YOUR INSTRUCTIONS: Please output the data below exactly as given, starting at its first line and stopping after the line that contains "return np.stack((side *".

MATERIAL PROVIDED:
- - -
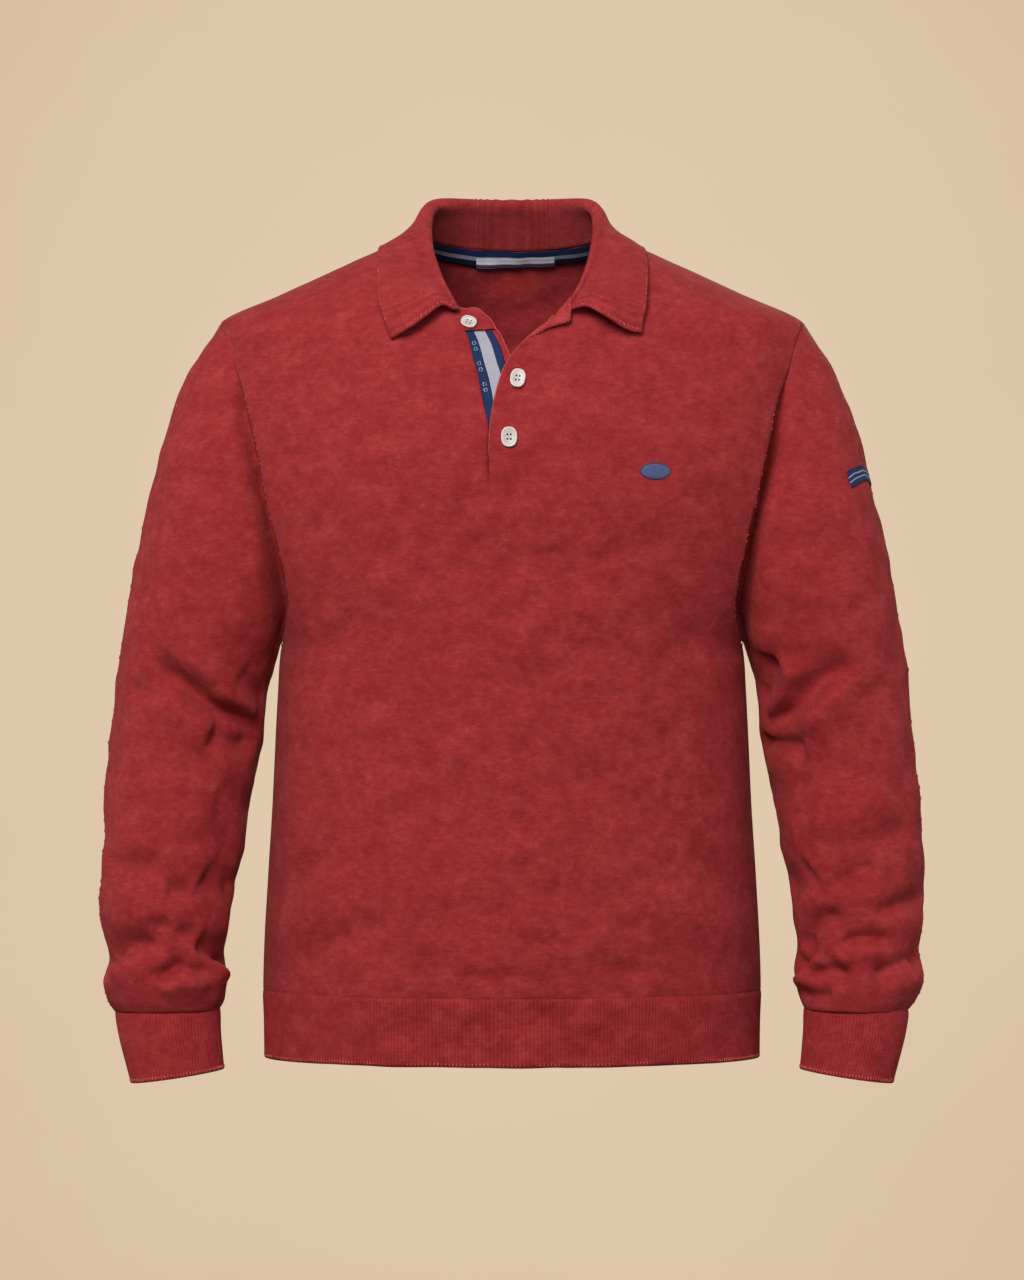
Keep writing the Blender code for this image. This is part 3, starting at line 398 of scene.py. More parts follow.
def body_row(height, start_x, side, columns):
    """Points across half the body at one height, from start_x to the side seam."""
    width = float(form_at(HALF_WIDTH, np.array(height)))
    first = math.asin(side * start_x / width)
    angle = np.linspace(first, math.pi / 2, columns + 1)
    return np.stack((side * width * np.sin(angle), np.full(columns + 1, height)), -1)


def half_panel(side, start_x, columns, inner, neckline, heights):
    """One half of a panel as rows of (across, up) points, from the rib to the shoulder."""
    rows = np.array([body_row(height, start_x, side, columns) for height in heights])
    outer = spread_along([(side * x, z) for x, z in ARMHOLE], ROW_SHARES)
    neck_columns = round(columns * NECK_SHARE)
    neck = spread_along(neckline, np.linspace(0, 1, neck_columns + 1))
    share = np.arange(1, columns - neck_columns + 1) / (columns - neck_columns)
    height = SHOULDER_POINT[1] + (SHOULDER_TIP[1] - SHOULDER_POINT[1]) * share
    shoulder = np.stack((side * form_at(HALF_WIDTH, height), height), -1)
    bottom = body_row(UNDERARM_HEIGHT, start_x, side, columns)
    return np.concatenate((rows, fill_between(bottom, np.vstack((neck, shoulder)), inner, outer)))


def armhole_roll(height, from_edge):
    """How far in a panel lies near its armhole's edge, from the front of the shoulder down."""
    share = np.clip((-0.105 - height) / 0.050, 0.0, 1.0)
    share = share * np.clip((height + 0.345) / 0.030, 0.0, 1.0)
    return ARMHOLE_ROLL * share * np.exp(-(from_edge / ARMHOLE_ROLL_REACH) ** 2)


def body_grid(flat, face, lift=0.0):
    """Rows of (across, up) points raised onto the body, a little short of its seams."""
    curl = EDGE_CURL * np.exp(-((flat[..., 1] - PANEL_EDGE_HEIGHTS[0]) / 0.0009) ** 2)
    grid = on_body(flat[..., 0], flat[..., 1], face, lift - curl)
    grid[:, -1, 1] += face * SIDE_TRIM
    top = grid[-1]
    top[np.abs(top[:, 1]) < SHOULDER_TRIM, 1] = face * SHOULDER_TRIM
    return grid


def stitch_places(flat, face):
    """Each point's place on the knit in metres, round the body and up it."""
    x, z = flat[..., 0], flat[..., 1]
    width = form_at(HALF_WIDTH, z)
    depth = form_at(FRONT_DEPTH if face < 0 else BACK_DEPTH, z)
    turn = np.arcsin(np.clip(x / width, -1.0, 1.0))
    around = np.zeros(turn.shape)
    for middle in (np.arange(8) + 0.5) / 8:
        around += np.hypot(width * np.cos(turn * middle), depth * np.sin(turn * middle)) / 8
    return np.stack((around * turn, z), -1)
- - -
EXPECTED OUTPUT:
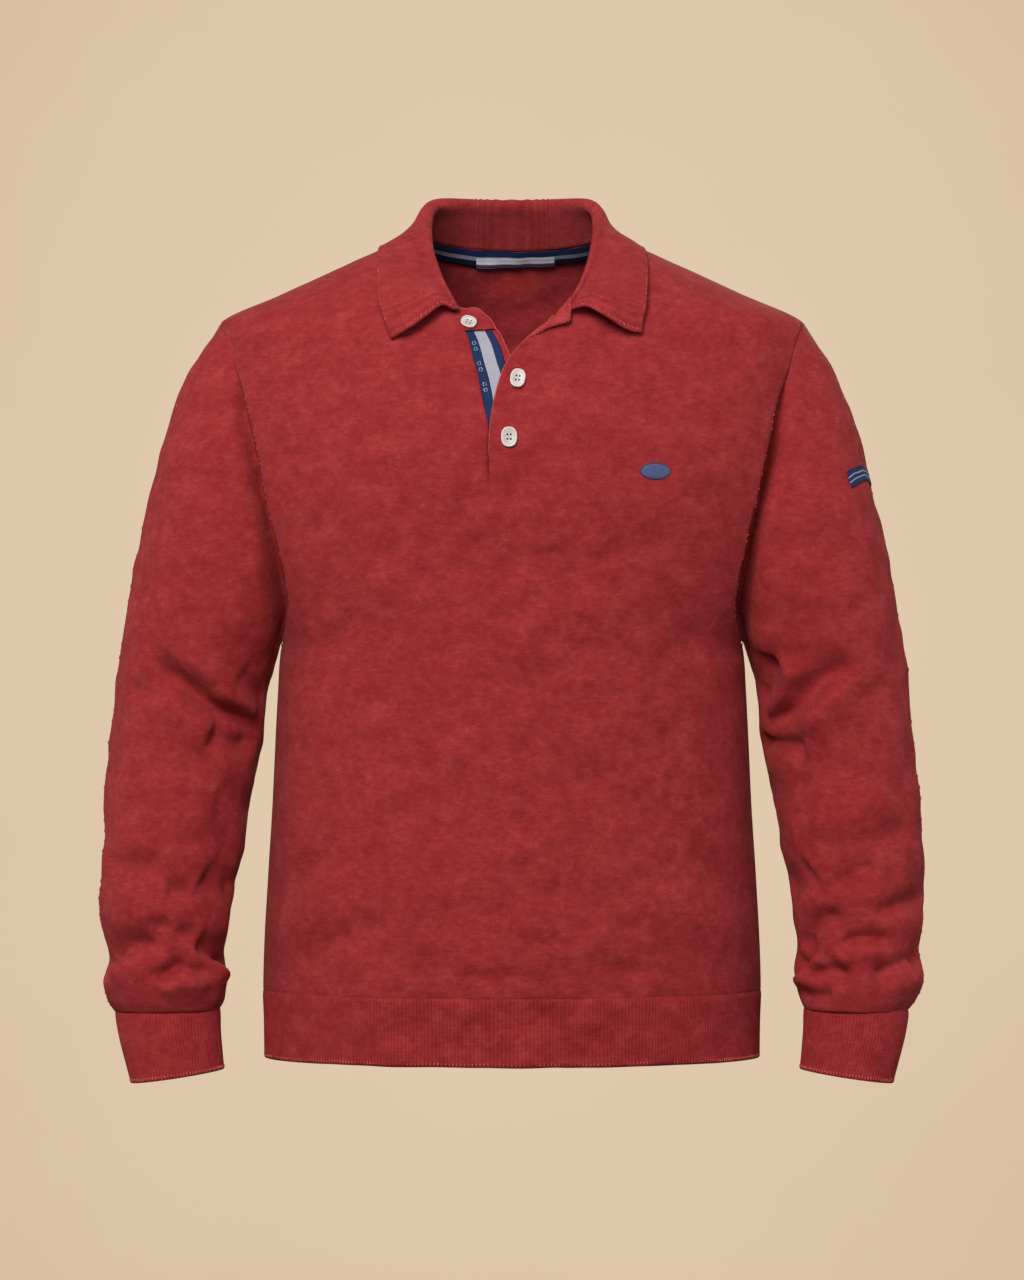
Keep writing the Blender code for this image. This is part 3, starting at line 398 of scene.py. More parts follow.
def body_row(height, start_x, side, columns):
    """Points across half the body at one height, from start_x to the side seam."""
    width = float(form_at(HALF_WIDTH, np.array(height)))
    first = math.asin(side * start_x / width)
    angle = np.linspace(first, math.pi / 2, columns + 1)
    return np.stack((side * width * np.sin(angle), np.full(columns + 1, height)), -1)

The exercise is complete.